Trump is an unpredictable friend and Trump is above all a transactional and not an ideological president and he faces an election campaign in 2020. In Brazil’s neighborhood in Latin America tensions will continue in 2020. Social unrest and street protests have already sent shock waves across the region from Chile to Colombia.

Venezuela is in permanent and unresolved crisis and millions of Venezuelans have fled the country including into Brazil. Brazil will strive to avoid contagion. Jair Bolsonaro will face the need to conciliate the ideological driven and pragmatists within his own government.

He will need to bring economic growth.

None of these easy tasks within an angry and divided society he has done so much to instigate and on which his political fortunes depend.

Coda: Goebbels Pops Into the Brazilian Discussion on Culture

An article published by Journalists Livres highlighted the appearance of the infamous Goebbels into the Brazilian context:

The Special Secretariat of Culture of Brazil has just released a video in which the Secretary of Culture Roberto Alvim announced a funding program for the arts. In a well centred frame and with a piece from Richard Wagner’s Lohengrin on the background – the same used in Charlie Chaplin’s The Great Dictator -, a well groomed and brilliantine haired Roberto Alvim, with a picture of president Bolsonaro above him, a Cross of Lorraine on his left and the brazilian flag on his right, describes the Bolsonaro’s government guidelines for the arts: patriotic, linked to family values, connected to god and virtues of faith.

A few minutes into his speech, he delivers a pearl: an almost identical quote from the infamous Nazi Germany Minister of Propaganda Joseph Goebbels:

“The Brazilian art of the next decade will be heroic and it will be national, it’ll be endowed with great capacity for emotional involvement and deeply committed to the urgent aspirations of our people, or it will be nothing.”
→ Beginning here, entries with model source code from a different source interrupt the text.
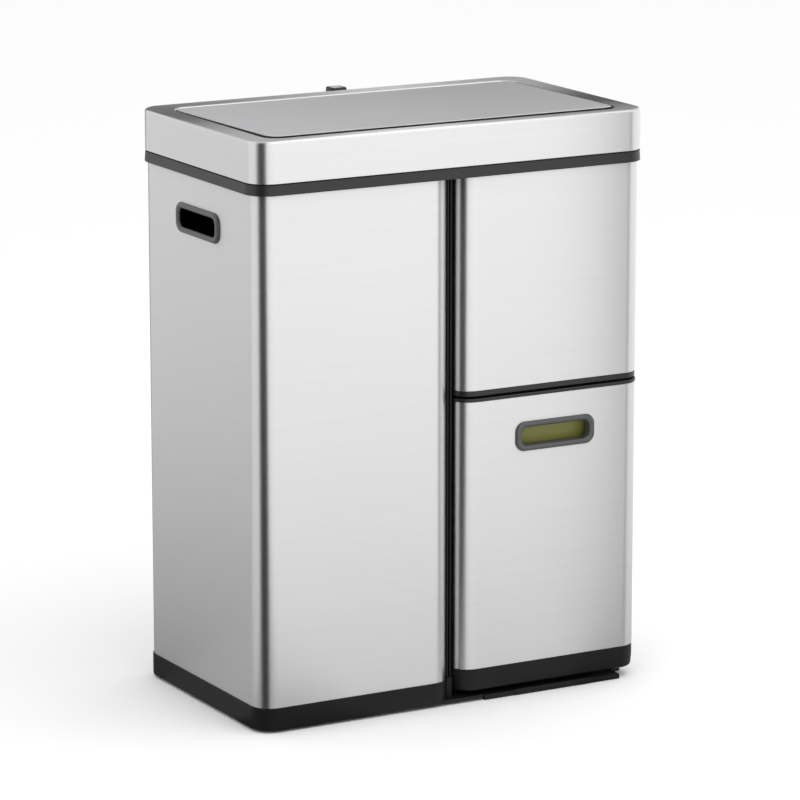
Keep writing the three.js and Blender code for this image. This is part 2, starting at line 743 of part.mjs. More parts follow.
/** Plastic frame inside the lid: a rim, a web under the skin and cross ribs. */
function lidFrame() {
  const top = lidTop - sheet - fit;
  const bottom = top - lidFrameDepth + fit;
  const web = 2;
  const wall = 2.5;
  const rounded = grow(lidFramePlan, -1.6);
  const outside = solidOf(
    loft([
      { ...lidFramePlan, z: bottom },
      { ...lidFramePlan, z: top - 2.2 },
      { ...rounded, z: top },
    ]),
  );
  const well = prism(grow(lidFramePlan, -wall), bottom - 1, top - web);
  const span = lidFramePlan.x1 - lidFramePlan.x0;
  const ribs = [1, 2, 3].map((i) => {
    const x = lidFramePlan.x0 + (span * i) / 4;
    return block(x - 1, x + 1, lidFramePlan.y0 + 1, lidFramePlan.y1 - 1, bottom + 2, top - web + 0.5);
  });
  const bosses = [
    [lidFramePlan.x0 + 1, lidFramePlan.x0 + bossLength],
    [lidFramePlan.x1 - bossLength, lidFramePlan.x1 - 1],
  ].map((xs) => block(...xs, hinge.y - 6, hinge.y + 6, bottom + 1, top - web + 0.5).intersect(outside));
  return piece("lid_frame", cut(joined(cut(outside, well), ...ribs, ...bosses), pinBore), blackPlastic);
}

/** Smooth inner cover that closes the frame from below. */
function lidCover() {
  const plan = grow(lidFramePlan, -0.6);
  const cover = solidOf(
    loft([
      { ...grow(plan, -1.2), z: lidCoverBottom },
      { ...plan, z: lidCoverBottom + 1 },
      { ...plan, z: lidCoverBottom + lidCoverThickness },
    ]),
  );
  return piece("lid_inner_cover", cover, greyPlastic);
}

function striker() {
  const y = (latchY.y0 + latchY.y1) / 2;
  const plate = block(latchX - 12, latchX + 12, y - 6, y + 6, strikerBottom, strikerBottom + strikerThickness);
  return piece("latch_striker", plate, plainSteel);
}

/** Hinge pin fixed in the lid frame. The left one is longer and carries the spring. */
function hingePin(name, side) {
  const inner = lidFramePlan.x1 - bossLength - (side < 0 ? springTurns * springPitch + 6 : -1);
  const outer = bearingOuter + (side < 0 ? -0.5 : 5);
  const xs = side > 0 ? [inner, outer] : [-outer, -inner];
  return piece(name, rod("x", ...xs, hinge.y, hinge.z, pinRadius), plainSteel);
}

/** Torsion spring round the left hinge pin that lifts the lid off its latch. */
function liftSpring() {
  const [wire, stepsPerTurn] = [1.1, 12];
  const radius = pinRadius + wire / 2 + fit;
  const x0 = lidFramePlan.x0 + bossLength + 2;
  const points = Array.from({ length: springTurns * stepsPerTurn + 1 }, (_, i) => {
    const a = (i / stepsPerTurn) * 2 * Math.PI;
    const x = x0 + (springPitch * i) / stepsPerTurn;
    return new THREE.Vector3(x, hinge.y + radius * Math.cos(a), hinge.z + radius * Math.sin(a));
  });
  const section = new THREE.Shape(
    Array.from({ length: 6 }, (_, i) => {
      const a = (i / 6) * 2 * Math.PI;
      return new THREE.Vector2((wire / 2) * Math.cos(a), (wire / 2) * Math.sin(a));
    }),
  );
  const coil = new THREE.ExtrudeGeometry(section, {
    extrudePath: new THREE.CatmullRomCurve3(points),
    steps: springTurns * stepsPerTurn,
    bevelEnabled: false,
  });
  return piece("lift_spring", solidOf(coil), plainSteel);
}

// ---- Drawer ----------------------------------------------------------------------------------------------------------------

const drawerFloorTop = 22;

/** Black foot of the drawer: a skirt outside, a floor and a spigot for the steel. */
function drawerBase() {
  const drafted = grow(drawerPlan, -1.2);
  const outside = solidOf(
    loft([
      ...roundedEdge(drafted, drawerSkirtBottom, 3.5, -1),
      { ...drawerPlan, z: drawerSkirtTop - 16 },
      { ...drawerPlan, z: drawerSkirtTop },
    ]),
  );
  const spigot = prism(grow(drawerPlan, -sheet - fit), drawerSkirtTop - 1, drawerSkirtTop + 15);
  const pocket = prism(grow(drawerPlan, -4), drawerFloorTop, drawerSkirtTop + 16);
  const underside = prism(grow(drawerPlan, -8), drawerSkirtBottom - 1, drawerFloorTop - 4);
  const bosses = trayScrewPlaces().map(([x, y]) => rod("z", trayTop + fit, drawerFloorTop - 2, x, y, 8));
  const bores = trayScrewPlaces().map(([x, y]) => rod("z", trayTop - 1, drawerFloorTop - 1, x, y, screwRadius + fit, 12));
  const solid = joined(cut(joined(outside, spigot), pocket, underside), ...bosses);
  return piece("drawer_base", cut(solid, ...bores), blackPlastic);
}

function trayScrewPlaces() {
  const [x0, x1] = [tray.x0 + 24, tray.x1 - 24];
  const [y0, y1] = [front + 50, back - 70];
  return [
    [x0, y0],
    [x1, y0],
    [x0, y1],
    [x1, y1],
  ];
}

/** Steel wrap of the drawer. */
function drawerShell() {
  const wrap = tube(drawerPlan, drawerSkirtTop + fit, drawerRimBottom - fit, sheet);
  return piece("drawer_shell", cut(wrap, handleHole(...drawerGrip)), brushedSteel);
}

const drawerLedge = 6.5; // bucket flange inside the drawer's rim

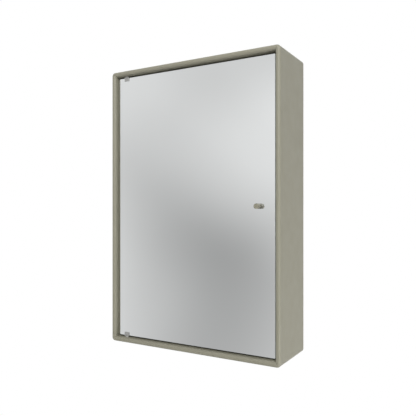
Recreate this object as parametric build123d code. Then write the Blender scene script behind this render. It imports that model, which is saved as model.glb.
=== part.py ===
from build123d import *
import os
from math import hypot, sqrt

# A wall-hung mirror cabinet: a mitred case of lacquered board round an inset, double-sided mirror door
# that turns on two pivot clamps, with glass shelves inside and a steel rail that carries it on the wall.
# Sizes are in millimetres. X runs to the right, Y runs back to the wall and Z runs up.
# The origin is on the wall, midway between the two screw holes of the wall rail.

# Case
cabinet_width = 468.0
cabinet_height = 696.0
cabinet_depth = 148.0
board_thickness = 12.0
corner_radius = 9.0  # rounding of the four outer edges that run front to back
outer_edge_radius = 5.0  # rounding of the front edge on its outer side
inner_edge_radius = 6.5  # rounding of the front edge on its inner side
front_flat = 0.3  # least flat left between the two roundings
rail_drop = 60.0  # from the top of the case down to the screw holes of the wall rail
fit_clearance = 0.05  # play all round a piece that is glued, pressed or screwed into place

# Loose tongues glued across the mitres
tongue_thickness = 3.0
tongue_shift = 2.0  # from the middle of the mitre towards the inside of the case
tongue_cover = 2.8  # board left outside the tongue
tongue_front_inset = 30.0
tongue_back_inset = 10.0
mitre_angle = 45.0

# Back panel in its grooves
back_thickness = 4.0
groove_depth = 5.0
groove_end_gap = 0.5

# Mirror door
door_recess = 12.3  # from the front of the case to the face of the mirror
door_side_gap = 4.0
door_end_gap = 4.0
pane_thickness = 3.0
film_thickness = 0.4
pane_corner_radius = 1.5
pane_arris = 0.3

# Pivot clamps, which are the same at the top and the bottom of the door
clamp_inset = 25.0  # from the hinge edge of the door to the pivot axis
clamp_width = 14.0
clamp_front_plate = 1.2
clamp_back_plate = 3.5
clamp_front_cover = 8.0  # height of glass that the front plate covers
clamp_back_cover = 16.0
clamp_edge_radius = 0.5
liner_thickness = 0.5
liner_side_inset = 0.3
set_screw_radius = 2.0
set_screw_spacing = 6.5
set_screw_drop = 9.0  # from the end of the glass to the screws
set_screw_proud = 0.5
socket_sides = 6
pivot_radius = 2.0
pivot_running_clearance = 0.05
pivot_end_gap = 0.5
thrust_gap = 0.1
bushing_radius = 3.5
bushing_flange_radius = 5.5
bushing_flange = 1.0
bushing_floor = 1.0
bushing_cover = 3.0  # board left past the end of the bushing

# Knob
knob_radius = 6.0
knob_length = 16.2
knob_inset = 38.3  # from the opening edge of the door to the middle of the knob
knob_front_radius = 0.8
knob_thread_depth = 8.0
knob_thread_end_gap = 1.0
knob_screw_radius = 2.0
knob_screw_head_radius = 4.0
knob_screw_head_height = 2.4
knob_washer_radius = 5.4
knob_washer_thickness = 0.6
knob_sleeve_wall = 1.5

# Magnetic catch on the opening side
catch_width = 13.0
catch_depth = 16.0
catch_height = 30.0
catch_ear_height = 10.0
catch_ear_thickness = 3.0
catch_edge_radius = 0.8
catch_gap = 0.2
magnet_width = 7.0
magnet_depth = 9.0
magnet_height = 22.0
catch_screw_radius = 1.5
catch_screw_head_radius = 3.0
catch_screw_head_height = 1.6
catch_screw_grip = 7.0
strike_thickness = 1.0
strike_width = 9.0
strike_height = 28.0
strike_edge_inset = 1.5

# Glass shelves and their pins
shelf_count = 3
shelf_thickness = 5.0
shelf_side_gap = 1.0
shelf_back_gap = 1.0
shelf_swing_gap = 4.0  # from the turning edge of the door to the shelves
shelf_arris = 0.5
pin_radius = 2.5
pin_cover = 4.0  # board left past the end of a pin hole
pin_lug_radius = 3.5
pin_lug_length = 9.0
pin_flat_height = 2.0  # from the middle of the pin up to the flat that holds the glass
pin_shelf_inset = 14.0
pin_hole_pitch = 32.0
pin_hole_steps = (-1, 0, 1)

# Wall rail and the two brackets that hook over it
rail_steel = 2.0
rail_below = 18.0
rail_above = 12.0
rail_end_gap = 12.0
lip_standoff = 5.5  # free space between the lip and the wall
lip_rise = 13.5
wall_hole_radius = 2.75
wall_hole_inset = 60.0
hook_steel = 2.0
hook_play = 0.5
hook_drop = 8.5  # how far the hook reaches down behind the lip
hook_reach = 45.0  # length of the hook along the rail
bracket_below = 16.0
bracket_panel_gap = 1.0
bracket_screw_radius = 2.0
bracket_screw_head_radius = 3.5
bracket_screw_head_height = 2.2
bracket_screw_grip = 9.0
bracket_screw_space = 1.0  # free space round a screw head
bracket_screw_heights = (-8.0, 16.0)

# Cross recess in every screw head
recess_share = 0.6  # depth of the recess in a head of height one
recess_reach = 0.55  # half length of the recess in a head of radius one
recess_width = 0.7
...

The Goebbels quote, probably taken from his biography by Peter Longerich, which was published in Brazil in 2014, reads as follows:

“The German art of the next decade will be heroic, it will be steely-romantic, it will be factual and completely free of sentimentality, it will be national with great Pathos and committed, or it will be nothing.”

The resemblance is too clear to be an accident, or even a mere inspiration. It’s an explicit reference. What Mr. Roberto Alvim means by it, if it’s a tip on the path Brazilian government wants our culture to follow, or just a provocation meant to unsettle the left, it’s unclear. It is, though, undoubtedly, very unsettling.

Watch the full video here:

And the follow on to this story: Bolsonaro fires hist cultural minister.

President Jair Bolsonaro’s top culture official was dismissed on Friday over an address in which he used phrases and ideas from an infamous Nazi propaganda speech while playing an opera that Adolf Hitler regarded as a favorite.

The address by Roberto Alvim, the culture secretary, set off an outcry across the political spectrum as Brazilians reacted with exasperation and incredulity.

It was the latest flash point in a broader debate over freedom of speech and culture in the Bolsonaro era. The president campaigned on a promised course correction after an era of rule by leftist leaders, whom he accused of trying to impose “cultural Marxism.”